My homework is asking me for different probability distributions given $X \sim \text{Poisson}(\lambda)$
I assume it just wants an equation considering it doesn't give me an actual rate. It first asks me $\text{Pois}(X=2)$, easy enough just plugged in $2$ to the equation correct? The next part asks me $\text{Pois}(X>2)$, in which I compute as $1 - \text{Pois}(X\leq 2)$.
The last part is asking for the distrubtion of $\text{Pois}\left(X^2>2\right)$, which is throwing me off. I know how to calculate second moments etc. but I assume that's only relevant for expectation. Could anyone shed some light and or varify if my methods thus far are correct?
Ian's answer from the comments is completely correct.
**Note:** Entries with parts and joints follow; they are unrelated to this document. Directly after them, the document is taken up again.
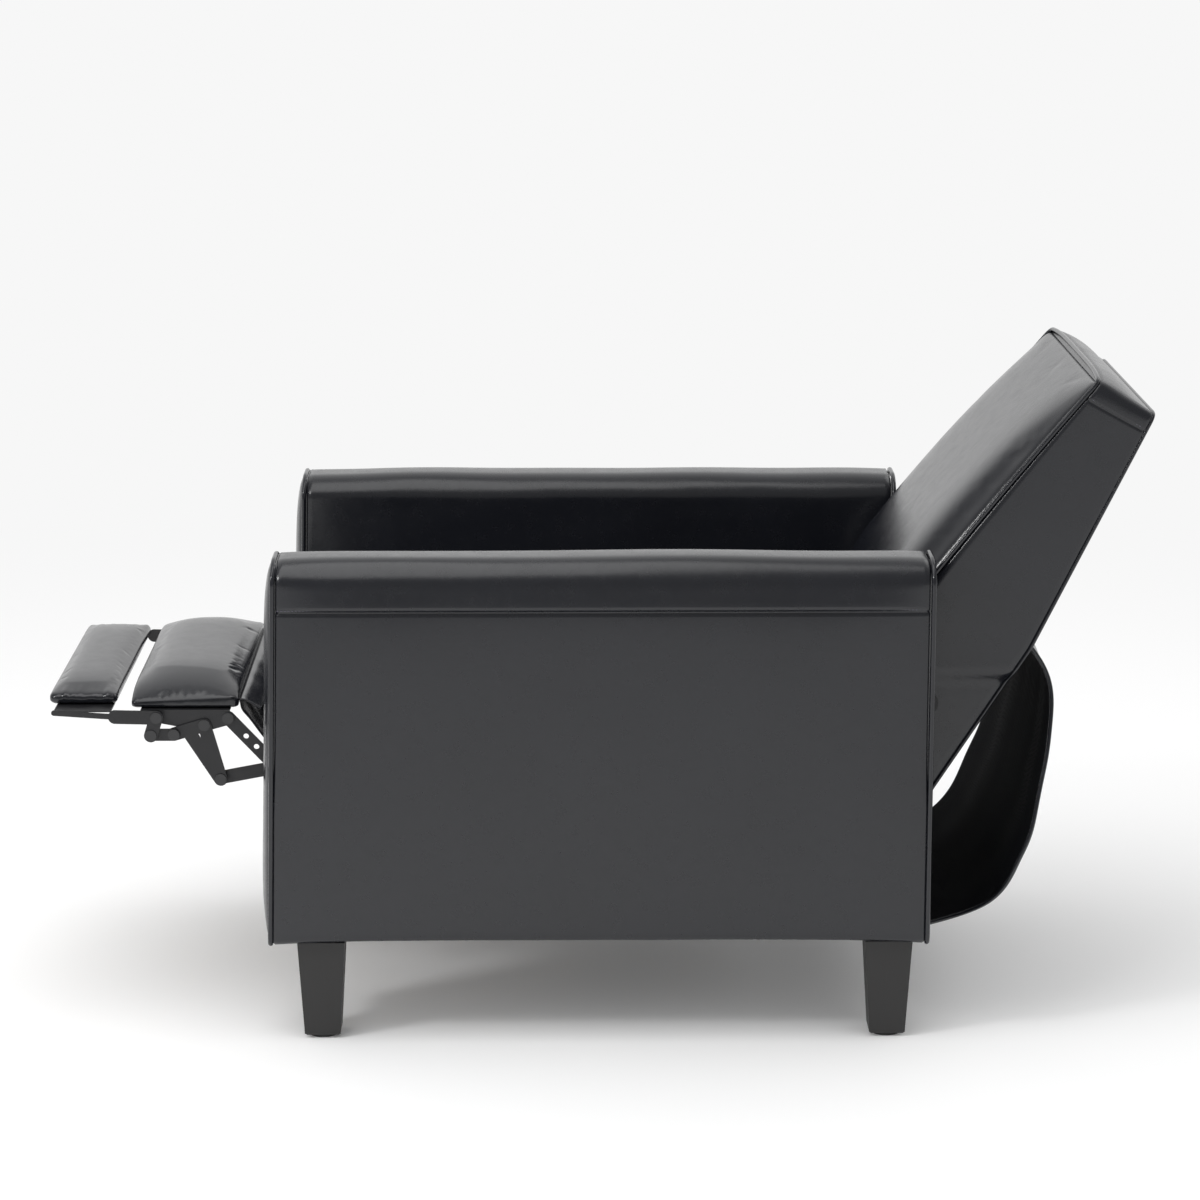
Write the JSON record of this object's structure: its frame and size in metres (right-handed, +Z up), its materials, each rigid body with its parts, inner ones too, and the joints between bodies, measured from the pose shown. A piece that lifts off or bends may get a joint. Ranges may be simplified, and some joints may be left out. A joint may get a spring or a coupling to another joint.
{
  "type": "recliner",
  "caption": "Push-back reclining armchair in black leather with box arms, tapered legs and a two-part folding footrest on a scissor linkage, shown reclined.",
  "frame": {"origin": "on the floor, under the middle of the chair's whole length in its reclined rest pose", "axes": "+X to the right of someone who stands in front and faces the chair, +Y from the footrest to the back, +Z up"},
  "size_m": [0.68, 1.4272, 0.8497],
  "materials": {
    "black_leather": "semi-gloss grained",
    "welt_leather": "semi-gloss",
    "dark_wood": "satin stained",
    "frame_timber": "raw",
    "black_steel": "matt black",
    "bolt_steel": "zinc plated",
    "glide": "matt",
    "webbing": "woven"
  },
  "bodies": {
    "base": {"arm_cover_left": "black_leather", "arm_cover_right": "black_leather", "arm_frame_left": "frame_timber", "arm_frame_right": "frame_timber", "arm_front_panel_left": "black_leather", "arm_front_panel_right": "black_leather", "arm_piping_left": "welt_leather", "arm_piping_right": "welt_leather", "base_plate_left": "black_steel", "base_plate_right": "black_steel", "base_rivets": "black_steel", "front_cross_rail": "frame_timber", "front_left_leg": "dark_wood", "front_right_leg": "dark_wood", "hanger_bolts": "bolt_steel", "leg_glides": "glide", "rear_cross_rail": "frame_timber", "rear_left_leg": "dark_wood", "rear_right_leg": "dark_wood", "rear_sling": "black_leather"},
    "back": {"back_bracket_left": "black_steel", "back_bracket_right": "black_steel", "back_cover": "black_leather", "back_cross_rails": "frame_timber", "back_cushion": "black_leather", "back_piping": "welt_leather", "back_rivets": "black_steel", "back_side_rails": "frame_timber", "back_webbing": "webbing"},
    "seat": {"front_flap": "black_leather", "seat_cross_rails": "frame_timber", "seat_cushion": "black_leather", "seat_plate_left": "black_steel", "seat_plate_right": "black_steel", "seat_rivets": "black_steel", "seat_side_rails": "frame_timber", "seat_webbing": "webbing"},
    "footrest": {"footrest_board": "frame_timber", "footrest_bracket_left": "black_steel", "footrest_bracket_right": "black_steel", "footrest_pad": "black_leather", "footrest_rivets": "black_steel"},
    "flipper": {"flipper_board": "frame_timber", "flipper_bracket_left": "black_steel", "flipper_bracket_right": "black_steel", "flipper_pad": "black_leather", "flipper_rivets": "black_steel"},
    "front_swing_links": {"front_swing_links": "black_steel"},
    "rear_swing_links": {"rear_swing_links": "black_steel", "cross_tube": "black_steel"},
    "long_links": {"long_links": "black_steel"},
    "cross_links": {"cross_links": "black_steel", "cross_link_rivets": "black_steel"},
    "three_hole_plates": {"three_hole_plates": "black_steel", "plate_rivets": "black_steel"},
    "short_links": {"short_links": "black_steel"},
    "rockers": {"rocker_links": "black_steel", "rocker_rivets": "black_steel"},
    "drive_rods": {"drive_rods": "black_steel"},
    "push_links": {"push_links": "black_steel"}
  },
  "joints": [
    {"name": "back_recline", "type": "hinge", "parent": "base", "child": "back", "pos_m": [0, 0.3624, 0.34], "axis": [1, 0, 0], "range_deg": [0, 24], "deforming": ["rear_sling"]},
    {"name": "front_swing", "type": "hinge", "parent": "base", "child": "front_swing_links", "pos_m": [0, -0.1916, 0.205], "axis": [1, 0, 0], "range_deg": [-16, 0]},
    {"name": "rear_swing", "type": "hinge", "parent": "base", "child": "rear_swing_links", "pos_m": [0, 0.0984, 0.205], "axis": [1, 0, 0], "range_deg": [-16, 0]},
    {"name": "seat_carry", "type": "hinge", "parent": "front_swing_links", "child": "seat", "pos_m": [0, -0.20691, 0.31393], "axis": [1, 0, 0], "range_deg": [0, 16]},
    {"name": "long_link_turn", "type": "hinge", "parent": "seat", "child": "long_links", "pos_m": [0, -0.3016, 0.39], "axis": [1, 0, 0], "range_deg": [0, 55], "deforming": ["front_flap"]},
    {"name": "scissor_turn", "type": "hinge", "parent": "long_links", "child": "cross_links", "pos_m": [0, -0.4176, 0.337], "axis": [1, 0, 0], "range_deg": [-19.39, 0]},
    {"name": "footrest_turn", "type": "hinge", "parent": "cross_links", "child": "footrest", "pos_m": [0, -0.4801, 0.4044], "axis": [1, 0, 0], "range_deg": [0, 54.39]},
    {"name": "plate_turn", "type": "hinge", "parent": "footrest", "child": "three_hole_plates", "pos_m": [0, -0.5108, 0.3959], "axis": [1, 0, 0], "range_deg": [-62.88, 0]},
    {"name": "short_link_turn", "type": "hinge", "parent": "three_hole_plates", "child": "short_links", "pos_m": [0, -0.5505, 0.3839], "axis": [1, 0, 0], "range_deg": [0, 133.58]},
    {"name": "flipper_fold", "type": "hinge", "parent": "footrest", "child": "flipper", "pos_m": [0, -0.5723, 0.4077], "axis": [1, 0, 0], "range_deg": [0, 84.89]},
    {"name": "rocker_turn", "type": "hinge", "parent": "seat", "child": "rockers", "pos_m": [0, -0.31608, 0.33864], "axis": [1, 0, 0], "range_deg": [0, 88.29]},
    {"name": "drive_rod_turn", "type": "hinge", "parent": "rockers", "child": "drive_rods", "pos_m": [0, -0.30077, 0.35441], "axis": [1, 0, 0], "range_deg": [-88.29, 0]},
    {"name": "push_link_turn", "type": "hinge", "parent": "back", "child": "push_links", "pos_m": [0, 0.34709, 0.26797], "axis": [1, 0, 0], "range_deg": [-24, 0]}
  ],
  "couplings": [
    {"joint": "front_swing", "follows": "back_recline", "ratio": -0.66667},
    {"joint": "rear_swing", "follows": "back_recline", "ratio": -0.66667},
    {"joint": "seat_carry", "follows": "back_recline", "ratio": 0.66667},
    {"joint": "long_link_turn", "follows": "back_recline", "ratio": 2.2917},
    {"joint": "scissor_turn", "follows": "back_recline", "ratio": -0.80796},
    {"joint": "footrest_turn", "follows": "back_recline", "ratio": 2.2663},
    {"joint": "plate_turn", "follows": "back_recline", "ratio": -2.62},
    {"joint": "short_link_turn", "follows": "back_recline", "ratio": 5.5658},
    {"joint": "flipper_fold", "follows": "back_recline", "ratio": 3.5371},
    {"joint": "rocker_turn", "follows": "back_recline", "ratio": 3.6788},
    {"joint": "drive_rod_turn", "follows": "back_recline", "ratio": -3.6788},
    {"joint": "push_link_turn", "follows": "back_recline", "ratio": -1}
  ]
}
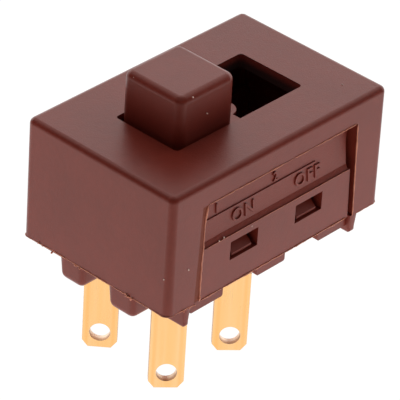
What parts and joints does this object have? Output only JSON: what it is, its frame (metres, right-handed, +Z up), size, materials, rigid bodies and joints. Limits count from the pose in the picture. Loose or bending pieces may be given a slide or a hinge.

But it might be beneficial for you to see how we do these problems "in general".
$P(X^2 > 2) = P(X > \sqrt{2} \cup X < -\sqrt{2}) = P(X > \sqrt{2}) + P(X < -\sqrt{2})$
But since $X$ is poisson, and can't take negative values, the second probability is 0.
$P(X^2 > 2) = P(X > \sqrt{2}) = 1 - P(X < 1.414...) = 1 - P(X \leq 1) = 1 - P(X=0) - P(X=1)$